Show that the mapping $$ z^2 = \frac{\frac{1}{2}+it}{\frac{1}{2}-it}, \quad t\in\mathbb{R} $$ maps the real axis $(-\infty,\infty)$ to the unit circle $|z|=1$.
My try- $$z^2=\frac{\frac{1}{2}+it}{ \frac{1}{2}-it }$$ $$|z^2|=\frac{|\frac{1}{2}+it|}{ |\frac{1}{2}-it| }$$ $$|z^2|=\frac{\sqrt{1/4+t^2}}{ \sqrt{1/4+t^2} }$$ $$|z^2|=1$$ $$|z|^2=1$$ $$|z|=1$$...
On
The map is multivalued as $z^2=1$ at $t=0$ gives $z=\pm 1$ lying on unit circle $\lvert z\vert=1$.
Added 1-The partial proof you have done shows that the map is onto. But it cannot be a bijection as it is not a single valued function.

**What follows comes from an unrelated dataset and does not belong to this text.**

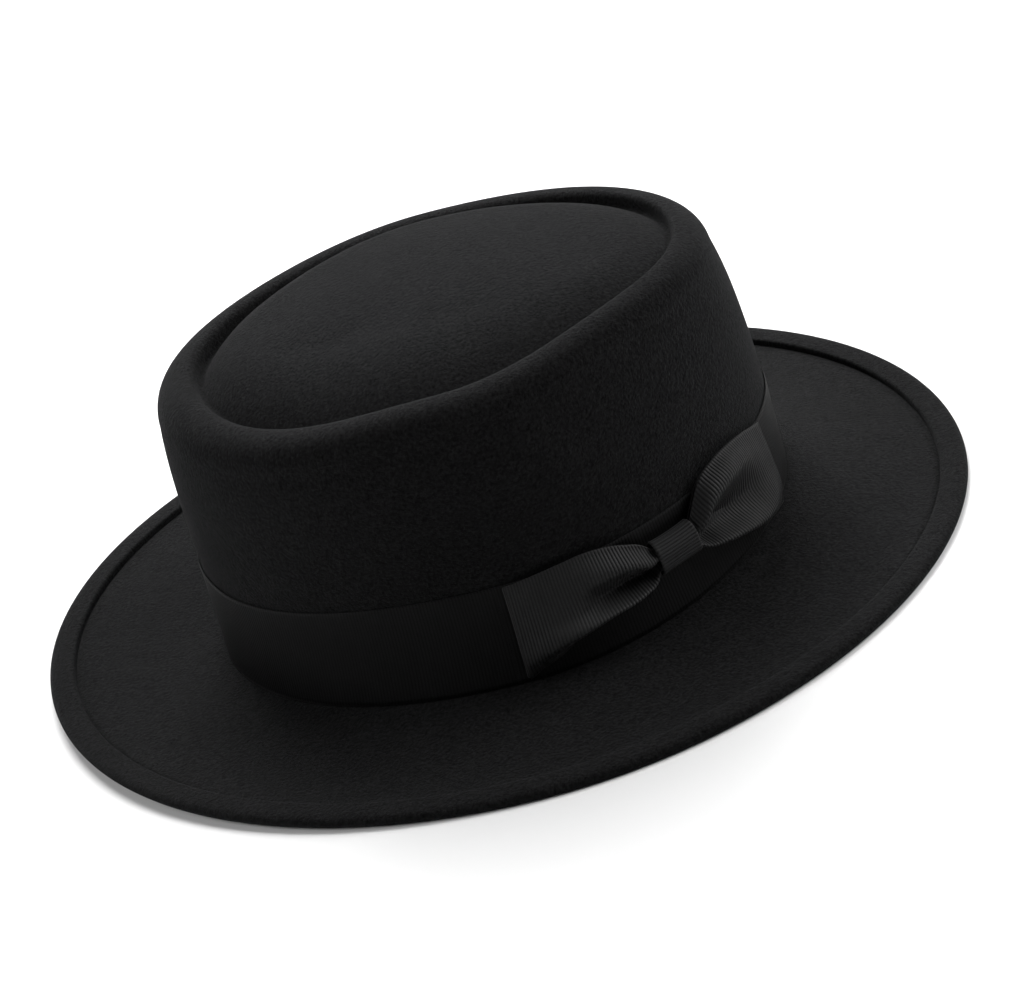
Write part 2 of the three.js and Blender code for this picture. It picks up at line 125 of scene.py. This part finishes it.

Added 2- For another proof, note that
$t=\frac{z^2-1}{2i(z^2+1)}$, where $z=x+iy, x,y\in\mathbb R$ After splitting the RHS into real and imaginary parts, you can equate the imaginary part of $RHS=0$ (Why?) to get the result $x^2+y^2=1$.
On
Let the unit circle be $z=e^{i\theta}$, $\theta\in[0,2\pi]$. Then,
$$t= \frac1{2i} \frac{z^2-1}{z^2+1} = \frac1{2i} \frac{e^{i 2\theta}-1}{e^{i 2\theta} +1} =\frac12\tan\theta $$ which reveals that $\theta\in[0,\pi)$ and $\theta\in[\pi,2\pi)$ separately map to $t\in(-\infty,\infty)$, thus, not bijective.
You argument is partially correct. You did show that $f$ maps $\mathbb{R}$ into a subset of the unit circle, but the problem requires to show the entire unit circle is covered by the image. In other words, if you look at $f:\mathbb{R} \to D_1(0)$, it would be onto (surjective).
To do this, let $z \in D_1(0)$ and show that there is $t \in \mathbb{R}$ such that $f(t)=z$.